Another way to use artichokes is to completely break off all of the leaves, leaving the bare heart. The leaves are steamed to soften the fleshy base part of each leaf to be used as the basis for any number of side dishes or appetizing dips, or the fleshy part is left attached to the heart, while the upper parts of the leaves are discarded. The remaining concave-shaped heart is often filled with meat, then fried or baked in a savory sauce. Frozen artichoke hearts are a time-saving substitute, though the consistency and stronger flavor of fresh hearts when available is preferred.
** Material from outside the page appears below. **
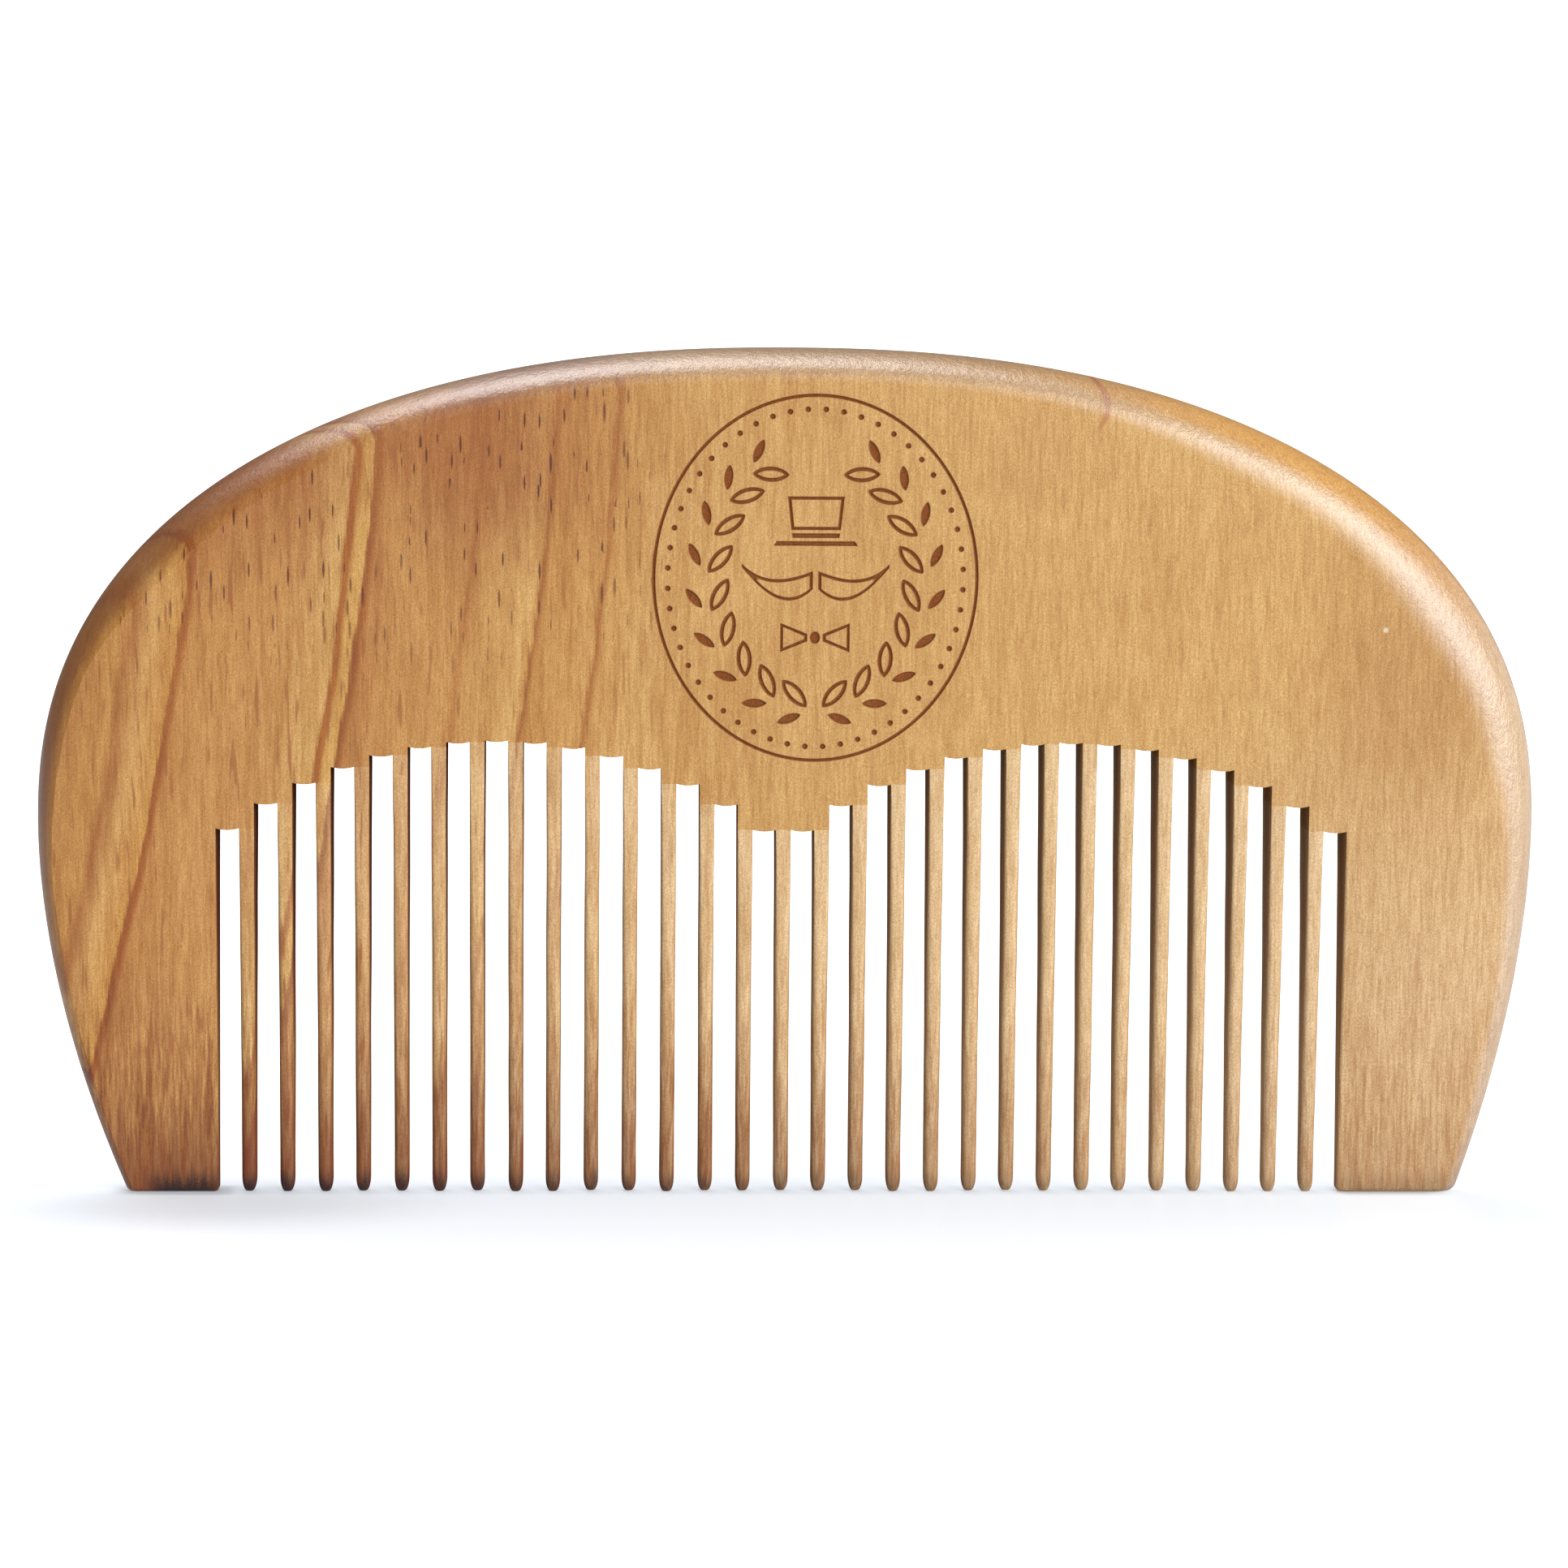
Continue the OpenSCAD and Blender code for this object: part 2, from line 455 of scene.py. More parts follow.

Throughout North Africa, the Middle East, Turkey, and Armenia, a favorite filling for stuffed artichoke hearts includes ground lamb. Spices reflect the local cuisine of each country. In Lebanon, for example, the typical filling would include lamb, onion, tomato, pinenuts, raisins, parsley, dill, mint, black pepper, and allspice. A popular Turkish vegetarian variety uses only onion, carrot, green peas, and salt. Artichokes are often prepared with white sauces and other sauces.
Health benefits of Artichoke
Artichoke is low in calories and fat; 100 g of this flower bud just carries 47 calories. Nonetheless, it is a rich source of dietary fiber and anti-oxidants. It provides 5.4 g per 100 g, about 14% of RDA fiber. Dietary-fiber helps control constipation conditions, decreases bad or "LDL" cholesterol levels by binding to it in the intestines and help cut down colon cancer risks by preventing toxic compounds in the food from absorption.
Artichoke contains bitter principles, cynarin and sesquiterpene-lactones. Scientific studies show that these compounds not just inhibit cholesterol synthesis but also increase its excretion in the bile, and thus, help overall reduction in the total cholesterol levels in the blood.
Fresh artichoke is an excellent source of vitamin, folic acid; provides about 68 µg per 100 g (17% of recommended daily allowance). Folic acid acts as a co-factor for enzymes involved in the synthesis of DNA. Scientific studies have proven that adequate levels of folates in the diet during pre-conception period, and during early pregnancy may help prevent neural tube defects in the newborn baby.
Fresh globes also contain moderate amounts of anti-oxidant vitamin; vitamin-C (Provides about 20% of recommended levels per 100 g). Regular consumption of foods rich in vitamin C helps the body develop resistance against infectious agents and scavenge harmful, pro-inflammatory free radicals from the body.
It is one of the very good vegetable sources for vitamin K; provide about 12% of DRI. Vitamin K has potential role bone health by promoting osteotrophic (bone formation) activity. Adequate vitamin-K levels in the diet help limiting neuronal damage in the brain; thus, has established role in the treatment of patients suffering from Alzheimer's disease.
It is an also a good source of antioxidant compounds such as silymarin, caffeic acid, and ferulic acid, which help the body protect from harmful free-radical agents. Total antioxidant strength (ORAC) of artichokes (globe or french) is 6552 µmol TE/100 g.
It is also rich in B-complex group of vitamins such as niacin, vitamin B-6 (pyridoxine), thiamin, and pantothenic acid that are essential for optimum cellular metabolic functions.
Further, artichoke is rich source of minerals like copper, calcium, potassium, iron, manganese and phosphorus. Potassium is an important component of cell and body fluids that helps controlling heart rate and blood pressure by countering effects of sodium. Manganese is used by the body as a co-factor for the antioxidant enzyme, superoxide dismutase. Copper is required in the production of red blood cells. Iron is required for red blood cell formation.
Additionally, it contains small amounts of antioxidant flavonoid compounds like carotene-beta, lutein, and zea-xanthin.